In commercial environments, the average yield of tomatillos is around 9 tons (8164.66 kg) per acre or 0.4 hectares. That’s a lot of fruit! 

That’s why the procedures followed on farms that produce tomatillos commercially are different from those you will use in your garden. Instead of popping the ripe fruits into a paper bag, they stick the harvested tomatillos into 10-lb cartons that they leave in the field. 

They then leave the storage cartons in the field for about two weeks, which gives the husks time to dry out thoroughly. Then they stack up the cartons and store them in sheds at 55-60°F (12-15°C) with an 85 to 90% humidity for about three weeks. 

Thankfully, this isn’t something you will need to do! 

Should You Wash Tomatillos after Harvesting?

When you remove the husk of ripe tomatillos, you will find that the fully ripe fruit is covered with a sticky film. It is essential to wash this off before you use your ripe tomatillos. 

All you need to do is run cold water over your tomatillos once you have removed the husks. Wipe the ripe fruits gently, taking care not to damage the skin. 

Both the husks and the sticky substance between them and the fruit help to protect the tomatillos from insects. The husks and stickiness will continue to protect the fruit after you have picked it.

So, if you aren’t going to eat all your tomatillos straight away, leave the husks on for now. 

Can You Eat Tomatillos Immediately after Harvesting? 

Like most fruit and veg, tomatillos are best when they have been freshly harvested. But if you have a good harvest, and you don’t want your already ripe tomatillos to rot, you can keep them in the fridge for two to three weeks. 

Don’t remove the husks and just pop them into a paper bag and store them in the fridge. The ideal temperature is 55-60°F (12-15°C) with 85-90% humidity, which is the same environment that commercial growers aim for.  

You can also store them in plastic zip-top bags and freeze them. Remove the husks first and make sure you remove all the air so that they don’t suffer from freezer burn. Also, be sure to wash the tomatillos thoroughly before you freeze them.  

Conclusion

If you are going to grow tomatillos, it’s important to know when to harvest them. Pick them when they are too green or too soft, you’re not going to get the maximum benefit from the fruits of your labor! 

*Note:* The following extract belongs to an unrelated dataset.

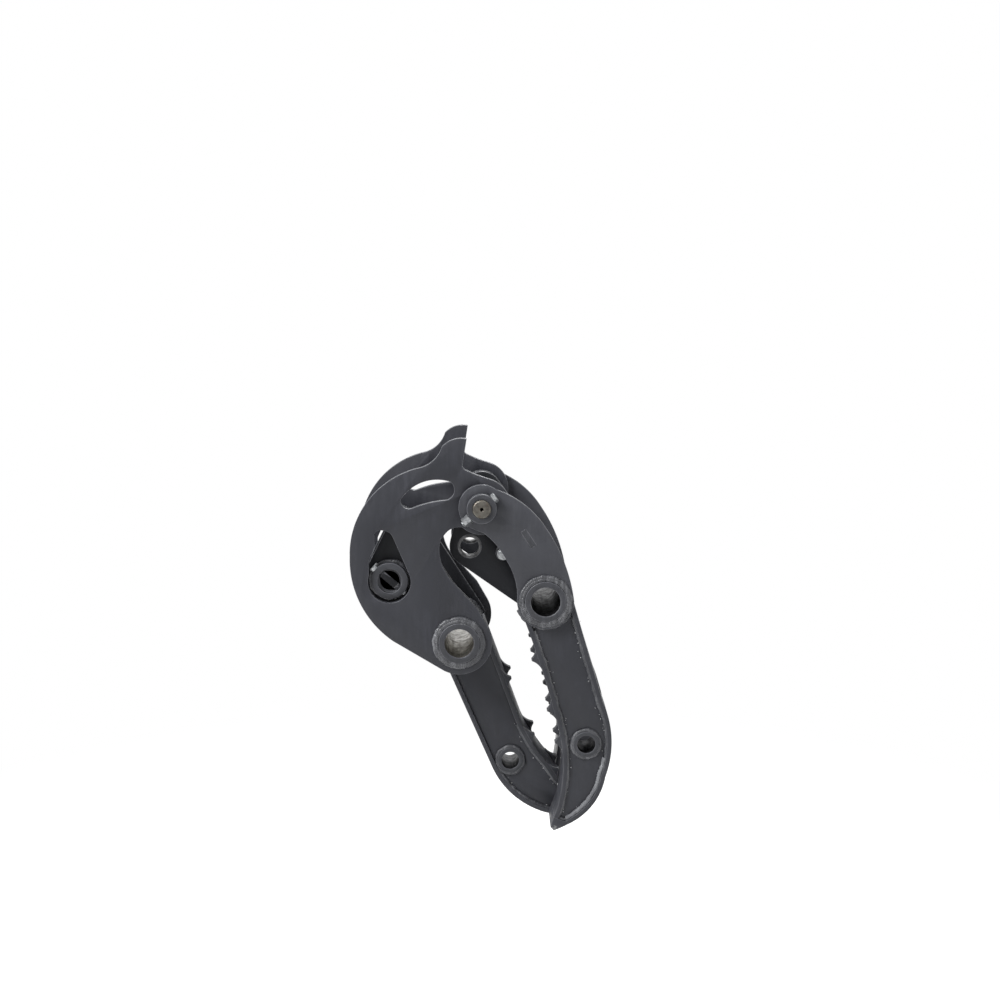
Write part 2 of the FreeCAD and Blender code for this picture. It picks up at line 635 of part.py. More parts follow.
        half, point = TOOTH_BASE / 2, TOOTH_POINT / 2
        profile = closed_face(edges(
            place(-half, -TOOTH_SEAT), (place(-half, 0),),
            (flank(-1), place(lean - point, TOOTH_HEIGHT)), (place(lean + point, TOOTH_HEIGHT),),
            (flank(1), place(half, 0)), (place(half, -TOOTH_SEAT),), (place(-half, -TOOTH_SEAT),)))
        body = plate(profile, y0, y0 + TOOTH_THICKNESS)
        return body.cut(plate(self.face, y0, y0 + TOOTH_THICKNESS))

    def teeth(self, stations):
        """A row of teeth along each edge of the grip flange."""
        rows = (self.y_low, self.y_high - TOOTH_THICKNESS)
        return Part.makeCompound([self.tooth(s, y) for y in rows for s in stations])


def driven_tine():
    """The single tine in the middle of the cylinder jaw."""
    tip = DRIVEN_TIP_TUBE
    back = [(off(tip, -41, -16),), (off(tip, 7, -83), off(tip, 69, -121)),
            (off(tip, 126, -129), off(tip, DRIVEN_POINT_X, DRIVEN_POINT_Z))]
    grip = [(off(tip, 25, 88),), (off(tip, 54, 36), off(tip, 91, -14)),
            (off(tip, 118, -53), off(tip, 152, -85)), (off(tip, 180, -98),)]
    half = DRIVEN_TINE_WIDTH / 2
    return Tine(DRIVEN_TUBE, tip, back, grip, 90, -half, half)


def arm_tine():
    """The near tine of the arm jaw, between the inner ear and the outer plate."""
    tip = ARM_TIP_TUBE
    back = [(off(ARM_TUBE, 80, -70), off(tip, 36, 97)), (off(tip, 56, 9), off(tip, 43, -75)),
            (off(tip, 15, -141), off(tip, -29, -180)),
            (off(tip, -52, -192), off(tip, ARM_POINT_X, ARM_POINT_Z))]
    grip = [(off(ARM_TUBE, -7, -155), off(tip, -60, 32)), (off(tip, -51, -57), off(tip, -63, -146)),
            (off(tip, -79, -191),)]
    y_low = -(OUTER_IN + FLANGE_OVERHANG)
    y_high = -(EAR_IN - WEB_THICKNESS - FLANGE_OVERHANG)
    return Tine(ARM_TUBE, tip, back, grip, -90, y_low, y_high)


def save_driven_tine():
    tine = driven_tine()
    outer = DRIVEN_TINE_WIDTH / 2 - FLANGE_OVERHANG
    save_pair("driven_tine_web", tine.web(-outer, 1))
    save("driven_tine_back_flange", tine.back_flange())
    save("driven_tine_grip_flange", tine.grip_flange())
    save("driven_tine_tip", tine.tip())
    save("driven_tine_teeth", tine.teeth(DRIVEN_TEETH))
    save("driven_tine_cross_tube", tine.cross_tube())


def save_arm_tines():
    tine = arm_tine()
    notches = [plate(outer_plate_face(), -OUTER_OUT, -OUTER_IN), inner_ear_blank()]
    save_pair("arm_tine_outer_web", tine.web(-OUTER_IN, 1))
    save_pair("arm_tine_inner_web", tine.web(-EAR_IN, 1))
    save_pair("arm_tine_back_flange", tine.back_flange(*notches))
    save_pair("arm_tine_grip_flange", tine.grip_flange(*notches))
    save_pair("arm_tine_tip", tine.tip())
    save_pair("arm_tine_teeth", tine.teeth(ARM_TEETH))
    save_pair("arm_tine_cross_tube", tine.cross_tube())


def save_arm_jaw():
    save_pair("arm_jaw_outer_plate", outer_plate())
    save_pair("arm_jaw_inner_ear", inner_ear())
    save("arm_jaw_main_tube", main_tube(ARM_TUBE, OUTER_OUT + MAIN_TUBE_END))
    save_pair("stop_block", stop_block())
    save_pair("arm_pin_bush", arm_pin_bush())
    save_pair("keeper_boss", lock_boss())
    save_pair("keeper_bolt", lock_bolt())


def save_hinge():
    save_pair("stub_pin", stub_pin())
    save_pair("stub_pin_collar", retainer())
    save_pair("collar_bolt", retainer_bolt())
    save_pair("collar_nuts", retainer_nuts())
    save_pair("hinge_shim", hinge_shim())


def save_cylinder_jaw():
    save_pair("cylinder_jaw_disc", disc())
    save_pair("cylinder_ear", cylinder_ear())
    save_pair("cylinder_pin_collar", pin_collar())
    save_pair("cylinder_pin_bolt", pin_bolt())
    save_pair("hinge_hub", hinge_hub())
    save_pair("hinge_bush", hinge_bush())
    save("cylinder_jaw_main_tube", main_tube(DRIVEN_TUBE, DISC_OUT + MAIN_TUBE_END))


os.makedirs("parts", exist_ok=True)
save_arm_jaw()
save_arm_tines()
save_hinge()
save_cylinder_jaw()
save_driven_tine()
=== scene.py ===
"""Finish the log grapple: broken plate edges, weld beads, fasteners, coatings, lamps and camera.

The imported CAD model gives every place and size.  Each steel piece is made again from its CAD
node with its edges broken, its faces are given their finishes, and the welds, hexagons and
threads are added.  Lengths are in metres, with +Z up and -Y towards the near side.
"""
import json
import logging
import math
from dataclasses import dataclass, field
from enum import Enum, IntEnum
from typing import Callable, Iterable, Sequence

import bmesh
import bpy
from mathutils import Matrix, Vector
from mathutils.bvhtree import BVHTree

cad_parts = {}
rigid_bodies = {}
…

Just as easy to grow as the common or garden tomatoes we’ve been growing all our lives, tomatillos thrive in a warm environment with the right soil. They’ll carry on seeding too. 

But if you want to get the most out of your tomatillo crop, all you need to do is identify the right time to harvest the fruit. Our garden tips will help you do this.

Have fun and enjoy your salsa verde!